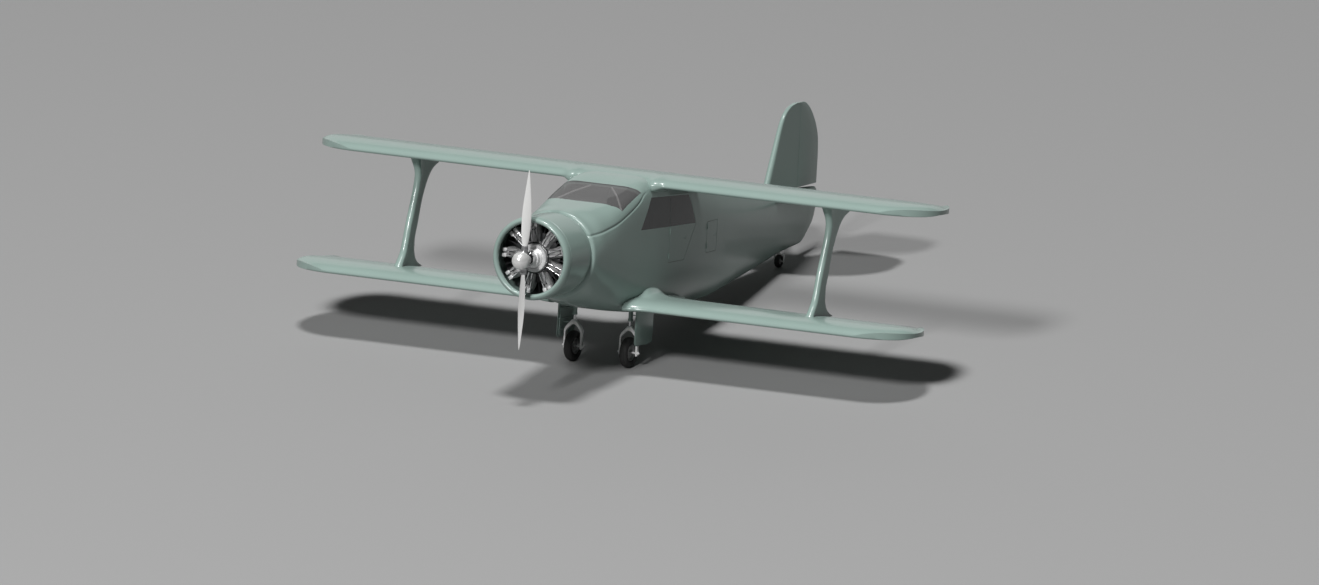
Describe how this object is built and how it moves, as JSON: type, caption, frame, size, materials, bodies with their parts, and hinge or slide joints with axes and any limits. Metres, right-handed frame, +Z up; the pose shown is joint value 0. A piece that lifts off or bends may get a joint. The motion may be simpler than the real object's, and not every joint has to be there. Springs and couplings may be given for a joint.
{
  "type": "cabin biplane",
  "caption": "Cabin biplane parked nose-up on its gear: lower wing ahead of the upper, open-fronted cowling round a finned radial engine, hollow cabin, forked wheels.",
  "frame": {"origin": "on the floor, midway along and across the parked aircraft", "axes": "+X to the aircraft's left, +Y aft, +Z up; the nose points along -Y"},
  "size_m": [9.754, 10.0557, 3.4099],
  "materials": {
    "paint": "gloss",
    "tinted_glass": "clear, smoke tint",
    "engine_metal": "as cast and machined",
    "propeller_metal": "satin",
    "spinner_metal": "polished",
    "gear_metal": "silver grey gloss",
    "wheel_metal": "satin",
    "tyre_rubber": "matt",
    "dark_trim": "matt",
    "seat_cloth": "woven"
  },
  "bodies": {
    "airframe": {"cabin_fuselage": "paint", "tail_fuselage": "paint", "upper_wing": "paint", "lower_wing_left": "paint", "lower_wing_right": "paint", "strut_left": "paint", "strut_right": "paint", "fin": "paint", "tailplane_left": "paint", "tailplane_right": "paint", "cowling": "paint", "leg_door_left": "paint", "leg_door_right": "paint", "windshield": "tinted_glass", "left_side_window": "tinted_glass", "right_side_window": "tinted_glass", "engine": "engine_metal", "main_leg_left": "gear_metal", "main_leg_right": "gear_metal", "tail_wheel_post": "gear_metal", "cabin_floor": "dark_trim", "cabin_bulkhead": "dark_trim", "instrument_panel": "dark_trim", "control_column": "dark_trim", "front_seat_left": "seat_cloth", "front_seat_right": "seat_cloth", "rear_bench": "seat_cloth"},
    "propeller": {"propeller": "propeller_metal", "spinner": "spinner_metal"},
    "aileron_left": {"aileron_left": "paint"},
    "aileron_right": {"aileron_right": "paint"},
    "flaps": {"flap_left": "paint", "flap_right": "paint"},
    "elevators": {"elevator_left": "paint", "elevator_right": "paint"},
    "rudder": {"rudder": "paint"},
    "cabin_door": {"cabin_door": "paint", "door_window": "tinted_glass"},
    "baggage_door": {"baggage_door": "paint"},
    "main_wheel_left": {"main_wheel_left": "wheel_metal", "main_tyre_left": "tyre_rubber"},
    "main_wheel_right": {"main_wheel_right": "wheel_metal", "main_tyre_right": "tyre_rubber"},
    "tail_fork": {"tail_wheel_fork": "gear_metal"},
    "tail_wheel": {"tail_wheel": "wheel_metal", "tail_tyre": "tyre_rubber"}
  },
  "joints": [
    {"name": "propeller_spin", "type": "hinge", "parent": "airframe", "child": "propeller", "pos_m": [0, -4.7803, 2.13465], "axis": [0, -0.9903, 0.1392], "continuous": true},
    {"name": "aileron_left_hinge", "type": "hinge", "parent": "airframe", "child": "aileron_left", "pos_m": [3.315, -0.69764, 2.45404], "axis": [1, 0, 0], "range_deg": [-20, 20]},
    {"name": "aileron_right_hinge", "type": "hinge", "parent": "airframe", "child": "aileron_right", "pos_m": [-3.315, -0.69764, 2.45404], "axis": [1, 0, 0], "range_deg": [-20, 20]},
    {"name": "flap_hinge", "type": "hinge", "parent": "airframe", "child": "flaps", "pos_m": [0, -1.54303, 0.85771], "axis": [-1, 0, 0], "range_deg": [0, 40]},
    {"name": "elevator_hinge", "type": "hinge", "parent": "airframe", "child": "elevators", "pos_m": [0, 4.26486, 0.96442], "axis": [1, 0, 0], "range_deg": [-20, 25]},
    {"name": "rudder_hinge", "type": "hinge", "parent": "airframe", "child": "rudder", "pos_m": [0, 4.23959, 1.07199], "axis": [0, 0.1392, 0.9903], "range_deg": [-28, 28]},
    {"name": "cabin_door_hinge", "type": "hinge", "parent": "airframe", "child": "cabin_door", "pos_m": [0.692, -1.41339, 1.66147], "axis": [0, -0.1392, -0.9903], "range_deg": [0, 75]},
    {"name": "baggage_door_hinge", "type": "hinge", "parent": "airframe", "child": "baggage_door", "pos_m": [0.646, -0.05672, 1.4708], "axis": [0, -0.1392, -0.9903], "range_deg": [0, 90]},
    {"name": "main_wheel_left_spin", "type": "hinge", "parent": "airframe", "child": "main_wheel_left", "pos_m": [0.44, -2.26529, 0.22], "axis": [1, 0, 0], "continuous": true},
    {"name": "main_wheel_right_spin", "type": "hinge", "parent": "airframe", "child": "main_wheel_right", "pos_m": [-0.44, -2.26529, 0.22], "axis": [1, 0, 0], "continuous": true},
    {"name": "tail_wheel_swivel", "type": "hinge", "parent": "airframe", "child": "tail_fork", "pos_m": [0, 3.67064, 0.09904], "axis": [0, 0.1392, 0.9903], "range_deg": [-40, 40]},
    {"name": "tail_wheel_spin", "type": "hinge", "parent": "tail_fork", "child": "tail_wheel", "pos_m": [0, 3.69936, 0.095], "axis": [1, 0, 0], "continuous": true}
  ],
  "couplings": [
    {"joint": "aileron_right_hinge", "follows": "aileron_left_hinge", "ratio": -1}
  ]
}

Your objective »
Set every line of the listing down word for word.

Task output »
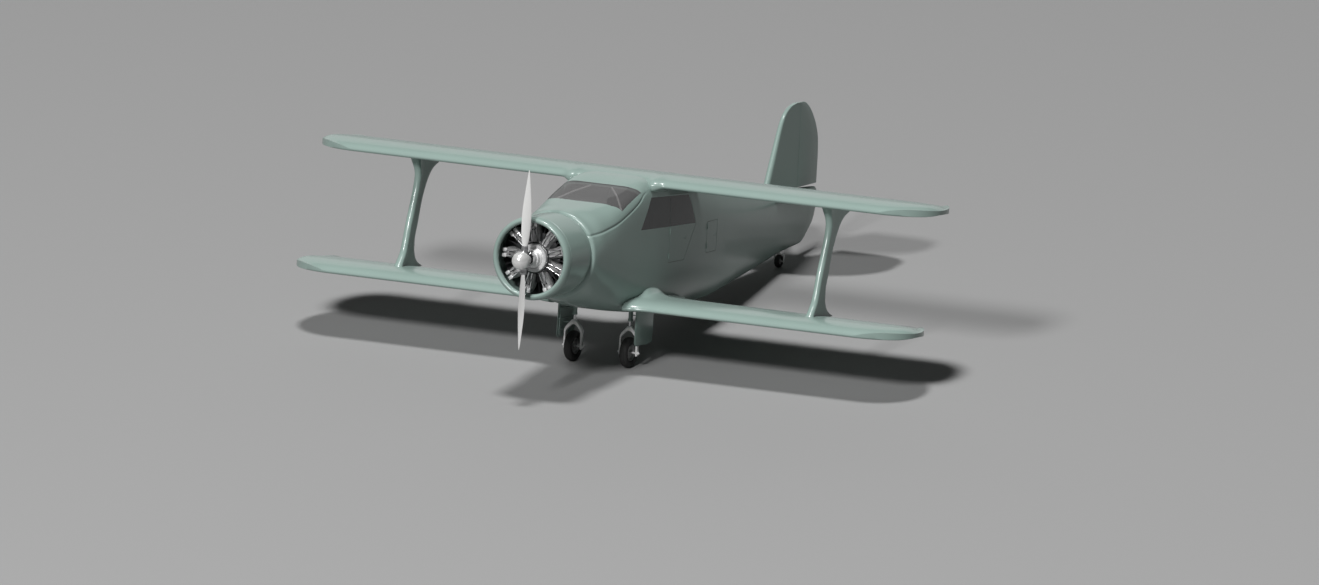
Describe how this object is built and how it moves, as JSON: type, caption, frame, size, materials, bodies with their parts, and hinge or slide joints with axes and any limits. Metres, right-handed frame, +Z up; the pose shown is joint value 0. A piece that lifts off or bends may get a joint. The motion may be simpler than the real object's, and not every joint has to be there. Springs and couplings may be given for a joint.
{
  "type": "cabin biplane",
  "caption": "Cabin biplane parked nose-up on its gear: lower wing ahead of the upper, open-fronted cowling round a finned radial engine, hollow cabin, forked wheels.",
  "frame": {"origin": "on the floor, midway along and across the parked aircraft", "axes": "+X to the aircraft's left, +Y aft, +Z up; the nose points along -Y"},
  "size_m": [9.754, 10.0557, 3.4099],
  "materials": {
    "paint": "gloss",
    "tinted_glass": "clear, smoke tint",
    "engine_metal": "as cast and machined",
    "propeller_metal": "satin",
    "spinner_metal": "polished",
    "gear_metal": "silver grey gloss",
    "wheel_metal": "satin",
    "tyre_rubber": "matt",
    "dark_trim": "matt",
    "seat_cloth": "woven"
  },
  "bodies": {
    "airframe": {"cabin_fuselage": "paint", "tail_fuselage": "paint", "upper_wing": "paint", "lower_wing_left": "paint", "lower_wing_right": "paint", "strut_left": "paint", "strut_right": "paint", "fin": "paint", "tailplane_left": "paint", "tailplane_right": "paint", "cowling": "paint", "leg_door_left": "paint", "leg_door_right": "paint", "windshield": "tinted_glass", "left_side_window": "tinted_glass", "right_side_window": "tinted_glass", "engine": "engine_metal", "main_leg_left": "gear_metal", "main_leg_right": "gear_metal", "tail_wheel_post": "gear_metal", "cabin_floor": "dark_trim", "cabin_bulkhead": "dark_trim", "instrument_panel": "dark_trim", "control_column": "dark_trim", "front_seat_left": "seat_cloth", "front_seat_right": "seat_cloth", "rear_bench": "seat_cloth"},
    "propeller": {"propeller": "propeller_metal", "spinner": "spinner_metal"},
    "aileron_left": {"aileron_left": "paint"},
    "aileron_right": {"aileron_right": "paint"},
    "flaps": {"flap_left": "paint", "flap_right": "paint"},
    "elevators": {"elevator_left": "paint", "elevator_right": "paint"},
    "rudder": {"rudder": "paint"},
    "cabin_door": {"cabin_door": "paint", "door_window": "tinted_glass"},
    "baggage_door": {"baggage_door": "paint"},
    "main_wheel_left": {"main_wheel_left": "wheel_metal", "main_tyre_left": "tyre_rubber"},
    "main_wheel_right": {"main_wheel_right": "wheel_metal", "main_tyre_right": "tyre_rubber"},
    "tail_fork": {"tail_wheel_fork": "gear_metal"},
    "tail_wheel": {"tail_wheel": "wheel_metal", "tail_tyre": "tyre_rubber"}
  },
  "joints": [
    {"name": "propeller_spin", "type": "hinge", "parent": "airframe", "child": "propeller", "pos_m": [0, -4.7803, 2.13465], "axis": [0, -0.9903, 0.1392], "continuous": true},
    {"name": "aileron_left_hinge", "type": "hinge", "parent": "airframe", "child": "aileron_left", "pos_m": [3.315, -0.69764, 2.45404], "axis": [1, 0, 0], "range_deg": [-20, 20]},
    {"name": "aileron_right_hinge", "type": "hinge", "parent": "airframe", "child": "aileron_right", "pos_m": [-3.315, -0.69764, 2.45404], "axis": [1, 0, 0], "range_deg": [-20, 20]},
    {"name": "flap_hinge", "type": "hinge", "parent": "airframe", "child": "flaps", "pos_m": [0, -1.54303, 0.85771], "axis": [-1, 0, 0], "range_deg": [0, 40]},
    {"name": "elevator_hinge", "type": "hinge", "parent": "airframe", "child": "elevators", "pos_m": [0, 4.26486, 0.96442], "axis": [1, 0, 0], "range_deg": [-20, 25]},
    {"name": "rudder_hinge", "type": "hinge", "parent": "airframe", "child": "rudder", "pos_m": [0, 4.23959, 1.07199], "axis": [0, 0.1392, 0.9903], "range_deg": [-28, 28]},
    {"name": "cabin_door_hinge", "type": "hinge", "parent": "airframe", "child": "cabin_door", "pos_m": [0.692, -1.41339, 1.66147], "axis": [0, -0.1392, -0.9903], "range_deg": [0, 75]},
    {"name": "baggage_door_hinge", "type": "hinge", "parent": "airframe", "child": "baggage_door", "pos_m": [0.646, -0.05672, 1.4708], "axis": [0, -0.1392, -0.9903], "range_deg": [0, 90]},
    {"name": "main_wheel_left_spin", "type": "hinge", "parent": "airframe", "child": "main_wheel_left", "pos_m": [0.44, -2.26529, 0.22], "axis": [1, 0, 0], "continuous": true},
    {"name": "main_wheel_right_spin", "type": "hinge", "parent": "airframe", "child": "main_wheel_right", "pos_m": [-0.44, -2.26529, 0.22], "axis": [1, 0, 0], "continuous": true},
    {"name": "tail_wheel_swivel", "type": "hinge", "parent": "airframe", "child": "tail_fork", "pos_m": [0, 3.67064, 0.09904], "axis": [0, 0.1392, 0.9903], "range_deg": [-40, 40]},
    {"name": "tail_wheel_spin", "type": "hinge", "parent": "tail_fork", "child": "tail_wheel", "pos_m": [0, 3.69936, 0.095], "axis": [1, 0, 0], "continuous": true}
  ],
  "couplings": [
    {"joint": "aileron_right_hinge", "follows": "aileron_left_hinge", "ratio": -1}
  ]
}